A nenhuma outra mulher no mundo foi concedida essa graça. Um Deus pequeno, um bebê, que se pode prender entre os braços e cobrir de beijos, um Deus todo vivo, que sorri e respira, um Deus que se pode tocar e carregar.

Todo o talento humano foi lapidado na multiplicação de imagens de Maria. As mais belas pinturas, as mais artísticas esculturas, as maravilhosas "Aves Maria" de compositores famosos, tiveram a mãe de Cristo como inspiração. Quantos livros, quantas teses, dissertações, ensaios e artigos foram escritos a respeito Dela e quantas interpretações já mereceu o "Magnificat"? Ele ocupa a parte central do tríptico dos hinos que constam do Evangelho da infância de Jesus, junto com o "Benedictus", cântico de Zacarias e o "Nunc dimittis" de Simeão. Ouvir o "Magnificat" de Bach, composto em 1723, é mergulhar num clima supra terreno, é sentir o sopro divino que fortalece a crença no design inteligente.
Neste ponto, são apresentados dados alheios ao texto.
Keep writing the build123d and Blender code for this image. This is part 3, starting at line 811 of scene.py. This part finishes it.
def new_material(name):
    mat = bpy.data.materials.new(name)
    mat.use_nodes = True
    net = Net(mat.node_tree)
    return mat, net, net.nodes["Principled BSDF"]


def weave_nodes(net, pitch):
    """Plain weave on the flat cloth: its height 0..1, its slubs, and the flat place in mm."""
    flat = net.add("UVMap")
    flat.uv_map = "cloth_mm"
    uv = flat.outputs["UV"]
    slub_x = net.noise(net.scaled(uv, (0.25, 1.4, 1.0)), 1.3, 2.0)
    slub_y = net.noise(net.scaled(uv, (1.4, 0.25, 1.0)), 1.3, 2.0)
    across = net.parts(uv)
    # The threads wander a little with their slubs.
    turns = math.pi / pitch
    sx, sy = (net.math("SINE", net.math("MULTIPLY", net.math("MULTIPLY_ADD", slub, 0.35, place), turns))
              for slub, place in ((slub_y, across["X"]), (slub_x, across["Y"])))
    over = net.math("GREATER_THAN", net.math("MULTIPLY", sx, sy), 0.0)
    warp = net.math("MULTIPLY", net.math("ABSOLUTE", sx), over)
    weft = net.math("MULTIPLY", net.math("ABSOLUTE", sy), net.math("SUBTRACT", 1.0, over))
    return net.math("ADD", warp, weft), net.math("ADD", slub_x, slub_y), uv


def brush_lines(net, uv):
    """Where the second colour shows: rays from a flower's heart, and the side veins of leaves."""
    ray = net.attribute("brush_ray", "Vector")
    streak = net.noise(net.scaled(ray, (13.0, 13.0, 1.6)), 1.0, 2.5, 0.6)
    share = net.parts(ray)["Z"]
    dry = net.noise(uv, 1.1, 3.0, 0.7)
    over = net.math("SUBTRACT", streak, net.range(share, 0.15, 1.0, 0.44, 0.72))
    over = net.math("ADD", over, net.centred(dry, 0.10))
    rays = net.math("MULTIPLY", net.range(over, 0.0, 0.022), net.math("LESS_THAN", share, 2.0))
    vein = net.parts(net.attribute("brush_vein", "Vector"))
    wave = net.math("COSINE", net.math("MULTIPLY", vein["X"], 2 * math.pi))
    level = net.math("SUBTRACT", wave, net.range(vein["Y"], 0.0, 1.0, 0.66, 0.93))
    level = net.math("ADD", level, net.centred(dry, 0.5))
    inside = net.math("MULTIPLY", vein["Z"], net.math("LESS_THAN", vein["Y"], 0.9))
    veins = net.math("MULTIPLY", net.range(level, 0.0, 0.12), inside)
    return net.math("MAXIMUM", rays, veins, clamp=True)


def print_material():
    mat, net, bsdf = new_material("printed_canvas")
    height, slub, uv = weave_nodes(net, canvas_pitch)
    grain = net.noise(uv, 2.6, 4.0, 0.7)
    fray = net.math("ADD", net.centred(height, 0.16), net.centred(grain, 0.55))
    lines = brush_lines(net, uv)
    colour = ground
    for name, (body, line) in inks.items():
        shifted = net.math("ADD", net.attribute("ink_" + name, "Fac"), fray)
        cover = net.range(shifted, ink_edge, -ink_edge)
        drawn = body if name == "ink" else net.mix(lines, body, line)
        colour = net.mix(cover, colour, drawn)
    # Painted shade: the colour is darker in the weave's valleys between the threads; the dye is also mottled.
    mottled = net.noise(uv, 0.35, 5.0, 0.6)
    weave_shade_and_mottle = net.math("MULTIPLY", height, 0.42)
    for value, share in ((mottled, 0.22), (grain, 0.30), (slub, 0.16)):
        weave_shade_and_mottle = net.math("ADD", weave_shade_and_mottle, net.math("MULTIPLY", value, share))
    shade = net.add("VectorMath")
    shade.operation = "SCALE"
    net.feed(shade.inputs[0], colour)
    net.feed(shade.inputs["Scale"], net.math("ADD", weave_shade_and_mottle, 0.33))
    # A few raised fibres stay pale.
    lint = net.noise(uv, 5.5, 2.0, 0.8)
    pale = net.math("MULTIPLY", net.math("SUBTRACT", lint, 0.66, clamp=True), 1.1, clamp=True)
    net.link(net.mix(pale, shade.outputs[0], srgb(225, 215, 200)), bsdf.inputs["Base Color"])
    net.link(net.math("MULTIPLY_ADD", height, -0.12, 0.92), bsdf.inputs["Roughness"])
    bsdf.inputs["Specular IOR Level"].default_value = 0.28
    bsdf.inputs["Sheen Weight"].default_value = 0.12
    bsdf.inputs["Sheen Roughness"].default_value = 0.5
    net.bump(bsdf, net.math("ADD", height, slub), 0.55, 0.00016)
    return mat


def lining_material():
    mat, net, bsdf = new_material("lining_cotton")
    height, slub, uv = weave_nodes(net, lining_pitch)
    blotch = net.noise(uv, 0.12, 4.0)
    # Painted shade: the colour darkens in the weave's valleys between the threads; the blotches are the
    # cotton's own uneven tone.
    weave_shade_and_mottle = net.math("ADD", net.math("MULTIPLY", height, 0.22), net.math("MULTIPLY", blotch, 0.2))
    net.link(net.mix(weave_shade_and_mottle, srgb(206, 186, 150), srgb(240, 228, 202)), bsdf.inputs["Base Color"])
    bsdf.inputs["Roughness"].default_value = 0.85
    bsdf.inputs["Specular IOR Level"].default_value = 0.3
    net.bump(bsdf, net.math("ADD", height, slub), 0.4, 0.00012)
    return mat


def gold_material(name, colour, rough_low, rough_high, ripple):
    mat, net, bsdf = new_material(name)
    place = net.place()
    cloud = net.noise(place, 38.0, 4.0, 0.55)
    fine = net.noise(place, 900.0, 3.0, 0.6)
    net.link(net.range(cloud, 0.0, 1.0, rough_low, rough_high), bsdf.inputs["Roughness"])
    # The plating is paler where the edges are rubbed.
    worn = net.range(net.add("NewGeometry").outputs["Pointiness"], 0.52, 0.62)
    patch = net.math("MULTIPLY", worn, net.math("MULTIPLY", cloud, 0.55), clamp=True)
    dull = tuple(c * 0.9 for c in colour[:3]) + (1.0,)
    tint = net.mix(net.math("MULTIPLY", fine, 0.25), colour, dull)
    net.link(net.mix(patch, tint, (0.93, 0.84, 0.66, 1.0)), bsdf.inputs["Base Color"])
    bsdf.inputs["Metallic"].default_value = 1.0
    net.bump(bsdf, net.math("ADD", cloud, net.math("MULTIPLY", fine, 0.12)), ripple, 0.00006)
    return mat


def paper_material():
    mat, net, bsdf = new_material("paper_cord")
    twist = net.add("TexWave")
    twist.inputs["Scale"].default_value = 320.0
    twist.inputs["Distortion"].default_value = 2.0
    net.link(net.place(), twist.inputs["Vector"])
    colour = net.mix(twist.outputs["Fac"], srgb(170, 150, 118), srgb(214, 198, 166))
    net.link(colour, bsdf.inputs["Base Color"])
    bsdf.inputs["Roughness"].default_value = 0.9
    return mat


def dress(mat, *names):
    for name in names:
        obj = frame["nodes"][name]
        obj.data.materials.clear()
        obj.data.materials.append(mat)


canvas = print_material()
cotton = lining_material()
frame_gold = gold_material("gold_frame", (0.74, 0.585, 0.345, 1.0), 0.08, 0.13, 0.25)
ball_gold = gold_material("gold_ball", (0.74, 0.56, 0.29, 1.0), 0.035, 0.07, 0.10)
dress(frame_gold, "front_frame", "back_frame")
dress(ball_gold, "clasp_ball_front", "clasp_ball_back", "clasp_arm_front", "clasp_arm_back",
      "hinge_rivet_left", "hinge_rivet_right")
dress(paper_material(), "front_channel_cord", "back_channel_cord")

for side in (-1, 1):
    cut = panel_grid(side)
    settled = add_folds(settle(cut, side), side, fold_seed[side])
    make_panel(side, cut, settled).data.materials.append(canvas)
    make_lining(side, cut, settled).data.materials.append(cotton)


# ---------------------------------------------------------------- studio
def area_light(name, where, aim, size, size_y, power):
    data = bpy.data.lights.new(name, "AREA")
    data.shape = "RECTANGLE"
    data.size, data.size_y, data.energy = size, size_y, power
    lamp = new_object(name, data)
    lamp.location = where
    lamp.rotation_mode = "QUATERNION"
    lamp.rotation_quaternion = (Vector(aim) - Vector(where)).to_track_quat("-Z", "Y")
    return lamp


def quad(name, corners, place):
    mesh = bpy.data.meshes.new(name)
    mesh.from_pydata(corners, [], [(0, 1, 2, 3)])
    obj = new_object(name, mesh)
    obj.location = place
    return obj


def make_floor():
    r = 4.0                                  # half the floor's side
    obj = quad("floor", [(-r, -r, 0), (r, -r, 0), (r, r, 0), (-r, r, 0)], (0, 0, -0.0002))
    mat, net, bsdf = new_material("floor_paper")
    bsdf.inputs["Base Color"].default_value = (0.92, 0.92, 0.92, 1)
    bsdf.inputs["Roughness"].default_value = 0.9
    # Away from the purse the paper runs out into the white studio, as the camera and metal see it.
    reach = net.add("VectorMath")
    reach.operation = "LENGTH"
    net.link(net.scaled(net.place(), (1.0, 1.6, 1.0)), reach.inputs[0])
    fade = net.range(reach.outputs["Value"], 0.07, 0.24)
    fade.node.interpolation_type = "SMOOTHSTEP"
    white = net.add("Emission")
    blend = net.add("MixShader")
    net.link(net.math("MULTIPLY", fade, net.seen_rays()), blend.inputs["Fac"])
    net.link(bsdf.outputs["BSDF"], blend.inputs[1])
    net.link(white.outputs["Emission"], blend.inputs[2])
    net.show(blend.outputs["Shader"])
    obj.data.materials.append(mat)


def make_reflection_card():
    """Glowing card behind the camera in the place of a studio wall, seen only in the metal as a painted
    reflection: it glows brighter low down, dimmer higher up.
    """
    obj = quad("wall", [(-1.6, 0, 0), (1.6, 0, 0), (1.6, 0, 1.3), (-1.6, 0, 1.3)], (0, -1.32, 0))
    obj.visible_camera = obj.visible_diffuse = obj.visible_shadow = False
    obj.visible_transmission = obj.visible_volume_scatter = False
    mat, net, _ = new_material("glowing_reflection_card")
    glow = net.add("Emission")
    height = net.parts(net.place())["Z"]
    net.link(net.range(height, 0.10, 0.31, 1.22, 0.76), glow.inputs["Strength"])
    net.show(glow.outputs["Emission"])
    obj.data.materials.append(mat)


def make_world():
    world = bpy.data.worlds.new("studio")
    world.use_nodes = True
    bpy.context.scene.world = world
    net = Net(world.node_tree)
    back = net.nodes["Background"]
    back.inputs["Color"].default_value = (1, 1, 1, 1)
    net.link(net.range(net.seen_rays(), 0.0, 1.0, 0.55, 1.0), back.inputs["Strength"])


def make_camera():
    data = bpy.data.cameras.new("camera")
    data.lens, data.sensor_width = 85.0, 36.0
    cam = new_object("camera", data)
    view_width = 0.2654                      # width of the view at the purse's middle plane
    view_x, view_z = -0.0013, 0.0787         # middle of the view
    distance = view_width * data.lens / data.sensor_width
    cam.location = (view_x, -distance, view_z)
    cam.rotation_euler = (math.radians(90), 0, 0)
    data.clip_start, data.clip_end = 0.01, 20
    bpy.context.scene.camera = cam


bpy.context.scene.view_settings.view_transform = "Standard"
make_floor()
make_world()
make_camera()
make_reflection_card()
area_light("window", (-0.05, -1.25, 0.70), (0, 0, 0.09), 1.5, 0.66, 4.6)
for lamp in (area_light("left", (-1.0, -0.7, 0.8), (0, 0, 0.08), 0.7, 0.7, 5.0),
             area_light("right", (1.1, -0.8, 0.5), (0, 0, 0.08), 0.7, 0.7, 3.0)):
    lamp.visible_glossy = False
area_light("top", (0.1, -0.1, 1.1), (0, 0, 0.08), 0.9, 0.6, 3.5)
Por mais de vinte séculos, cantando o "Magnificat", a Igreja repete uma única, idêntica e contínua prece, que exalta o triunfo de Deus, alcançado não mediante o poderio e as manobras políticas e a prepotência militar e econômica, mas através dos simples, dos pobres, dos esquecidos nos anais da história política.
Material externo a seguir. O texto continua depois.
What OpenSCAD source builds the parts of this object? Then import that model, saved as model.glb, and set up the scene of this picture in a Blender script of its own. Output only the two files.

Nossa cidade nasceu sob uma das invocações marianas: Nossa Senhora do Desterro. Hoje, celebra-se Nossa Senhora Aparecida. Muitas invocações, mas uma única Mulher, Maria, que segue seu filho, o Cristo, na glória da ressurreição. Intercede pelos pecadores e a todos acolhe, qual mãe amorosa. É bom saber que no céu, duas mães me esperam! Salve a Virgem Aparecida, santa mãe de Deus e nossa!